======== Rows ========

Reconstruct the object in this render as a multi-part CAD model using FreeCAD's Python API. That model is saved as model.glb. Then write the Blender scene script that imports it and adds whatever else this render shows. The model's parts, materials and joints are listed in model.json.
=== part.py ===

========
======== Rows ========

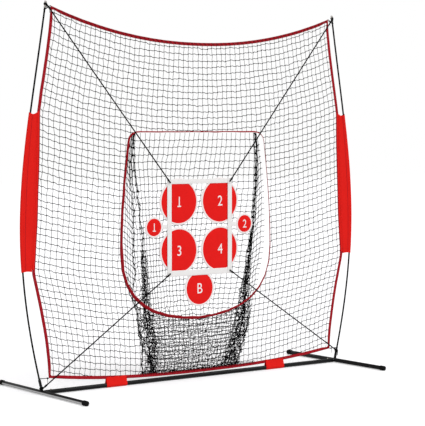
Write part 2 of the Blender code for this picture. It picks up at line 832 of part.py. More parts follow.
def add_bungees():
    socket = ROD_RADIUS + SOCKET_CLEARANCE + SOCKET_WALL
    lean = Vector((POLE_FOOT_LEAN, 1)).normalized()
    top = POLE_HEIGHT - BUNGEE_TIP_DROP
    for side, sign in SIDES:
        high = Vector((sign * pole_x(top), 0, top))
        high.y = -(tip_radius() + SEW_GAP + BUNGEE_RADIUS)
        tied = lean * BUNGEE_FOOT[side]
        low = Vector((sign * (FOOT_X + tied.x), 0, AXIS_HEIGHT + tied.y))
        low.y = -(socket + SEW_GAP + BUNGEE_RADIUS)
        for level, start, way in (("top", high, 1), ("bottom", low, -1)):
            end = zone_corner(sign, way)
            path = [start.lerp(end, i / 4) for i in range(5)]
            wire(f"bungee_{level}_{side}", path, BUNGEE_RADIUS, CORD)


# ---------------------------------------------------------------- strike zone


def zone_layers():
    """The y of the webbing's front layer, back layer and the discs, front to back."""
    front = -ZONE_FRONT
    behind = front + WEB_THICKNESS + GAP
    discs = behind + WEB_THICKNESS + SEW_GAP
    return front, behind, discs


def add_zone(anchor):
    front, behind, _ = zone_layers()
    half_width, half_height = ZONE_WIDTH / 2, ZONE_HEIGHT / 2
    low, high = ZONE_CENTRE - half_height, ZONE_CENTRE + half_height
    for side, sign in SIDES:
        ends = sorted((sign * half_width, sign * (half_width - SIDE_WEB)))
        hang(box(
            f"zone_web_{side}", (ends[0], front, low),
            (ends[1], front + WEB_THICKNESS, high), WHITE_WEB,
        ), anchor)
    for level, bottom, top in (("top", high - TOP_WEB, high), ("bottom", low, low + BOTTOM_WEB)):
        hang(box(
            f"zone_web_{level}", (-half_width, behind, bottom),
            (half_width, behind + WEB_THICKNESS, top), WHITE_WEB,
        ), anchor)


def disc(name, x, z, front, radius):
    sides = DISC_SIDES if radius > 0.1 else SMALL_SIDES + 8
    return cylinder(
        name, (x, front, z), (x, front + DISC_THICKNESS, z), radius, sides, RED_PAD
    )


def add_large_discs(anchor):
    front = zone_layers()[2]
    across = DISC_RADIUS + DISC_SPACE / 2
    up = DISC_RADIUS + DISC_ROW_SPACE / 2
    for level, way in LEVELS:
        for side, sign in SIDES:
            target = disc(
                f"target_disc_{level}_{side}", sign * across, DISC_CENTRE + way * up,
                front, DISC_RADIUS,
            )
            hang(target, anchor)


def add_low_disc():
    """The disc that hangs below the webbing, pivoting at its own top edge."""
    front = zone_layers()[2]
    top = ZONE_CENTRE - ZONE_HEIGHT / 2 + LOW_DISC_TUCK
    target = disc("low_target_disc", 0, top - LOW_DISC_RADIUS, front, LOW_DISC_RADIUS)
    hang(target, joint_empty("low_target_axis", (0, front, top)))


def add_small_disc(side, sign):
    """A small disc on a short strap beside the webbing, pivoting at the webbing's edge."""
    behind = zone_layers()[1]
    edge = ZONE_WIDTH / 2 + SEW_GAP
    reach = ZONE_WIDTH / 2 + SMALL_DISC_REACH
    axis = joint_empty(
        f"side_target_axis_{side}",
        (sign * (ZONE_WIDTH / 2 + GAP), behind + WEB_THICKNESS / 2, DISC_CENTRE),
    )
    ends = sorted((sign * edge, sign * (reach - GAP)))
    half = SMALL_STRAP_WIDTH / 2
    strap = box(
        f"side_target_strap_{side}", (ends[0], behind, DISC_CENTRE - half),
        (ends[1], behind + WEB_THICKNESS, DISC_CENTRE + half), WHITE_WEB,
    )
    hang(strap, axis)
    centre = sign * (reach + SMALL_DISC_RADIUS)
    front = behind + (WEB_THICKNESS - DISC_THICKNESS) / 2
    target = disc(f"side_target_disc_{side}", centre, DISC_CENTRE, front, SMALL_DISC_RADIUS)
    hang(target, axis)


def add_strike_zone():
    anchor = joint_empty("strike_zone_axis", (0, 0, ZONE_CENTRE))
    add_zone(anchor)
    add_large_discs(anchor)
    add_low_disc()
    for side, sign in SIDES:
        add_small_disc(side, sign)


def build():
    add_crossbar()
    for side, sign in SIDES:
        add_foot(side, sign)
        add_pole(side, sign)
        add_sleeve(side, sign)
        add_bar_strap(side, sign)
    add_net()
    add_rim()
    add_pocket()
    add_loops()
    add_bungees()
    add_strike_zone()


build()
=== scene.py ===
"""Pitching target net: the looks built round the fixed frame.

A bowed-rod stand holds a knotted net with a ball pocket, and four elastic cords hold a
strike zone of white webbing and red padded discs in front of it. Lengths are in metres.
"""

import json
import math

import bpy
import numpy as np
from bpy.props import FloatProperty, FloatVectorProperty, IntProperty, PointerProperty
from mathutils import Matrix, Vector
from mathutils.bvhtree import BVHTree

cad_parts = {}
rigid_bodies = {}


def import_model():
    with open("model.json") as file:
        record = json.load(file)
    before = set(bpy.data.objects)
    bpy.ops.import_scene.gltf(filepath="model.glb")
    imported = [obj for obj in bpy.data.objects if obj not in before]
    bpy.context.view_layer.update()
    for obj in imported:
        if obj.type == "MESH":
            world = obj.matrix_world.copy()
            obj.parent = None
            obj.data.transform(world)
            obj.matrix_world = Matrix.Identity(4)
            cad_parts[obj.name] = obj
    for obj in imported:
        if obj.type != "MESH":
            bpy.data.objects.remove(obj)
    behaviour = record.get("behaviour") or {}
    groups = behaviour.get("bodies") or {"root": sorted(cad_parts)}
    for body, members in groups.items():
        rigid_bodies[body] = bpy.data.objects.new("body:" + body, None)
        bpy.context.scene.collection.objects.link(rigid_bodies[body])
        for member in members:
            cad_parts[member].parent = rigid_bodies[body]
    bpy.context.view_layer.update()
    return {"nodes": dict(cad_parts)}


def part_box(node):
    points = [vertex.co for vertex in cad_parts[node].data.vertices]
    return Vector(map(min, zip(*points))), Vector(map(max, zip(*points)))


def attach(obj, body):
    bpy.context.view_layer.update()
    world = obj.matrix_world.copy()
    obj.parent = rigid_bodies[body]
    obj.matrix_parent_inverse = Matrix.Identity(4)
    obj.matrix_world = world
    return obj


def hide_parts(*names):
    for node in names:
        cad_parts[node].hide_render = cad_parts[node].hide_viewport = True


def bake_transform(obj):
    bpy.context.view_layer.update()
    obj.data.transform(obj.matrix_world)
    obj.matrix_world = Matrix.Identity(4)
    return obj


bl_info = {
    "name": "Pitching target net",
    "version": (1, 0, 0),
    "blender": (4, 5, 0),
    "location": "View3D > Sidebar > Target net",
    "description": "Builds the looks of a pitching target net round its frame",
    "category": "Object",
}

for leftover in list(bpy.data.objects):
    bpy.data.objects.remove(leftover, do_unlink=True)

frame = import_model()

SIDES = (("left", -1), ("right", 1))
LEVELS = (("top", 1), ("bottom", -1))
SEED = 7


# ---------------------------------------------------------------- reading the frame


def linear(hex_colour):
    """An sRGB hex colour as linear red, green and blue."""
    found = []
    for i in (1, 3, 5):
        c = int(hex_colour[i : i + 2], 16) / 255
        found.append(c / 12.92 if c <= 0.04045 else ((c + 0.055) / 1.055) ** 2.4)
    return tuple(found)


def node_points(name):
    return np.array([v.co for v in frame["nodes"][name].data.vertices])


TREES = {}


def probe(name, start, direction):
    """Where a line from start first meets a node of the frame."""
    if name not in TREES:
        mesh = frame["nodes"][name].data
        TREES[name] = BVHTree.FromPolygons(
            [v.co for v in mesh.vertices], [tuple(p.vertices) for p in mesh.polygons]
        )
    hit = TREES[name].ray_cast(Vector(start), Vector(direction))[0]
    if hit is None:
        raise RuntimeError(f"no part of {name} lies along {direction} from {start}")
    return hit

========

### The request
Filter for "this". Return all lines that hold it.

### Right answer
Reconstruct the object in this render as a multi-part CAD model using FreeCAD's Python API. That model is saved as model.glb. Then write the Blender scene script that imports it and adds whatever else this render shows. The model's parts, materials and joints are listed in model.json.
Write part 2 of the Blender code for this picture. It picks up at line 832 of part.py. More parts follow.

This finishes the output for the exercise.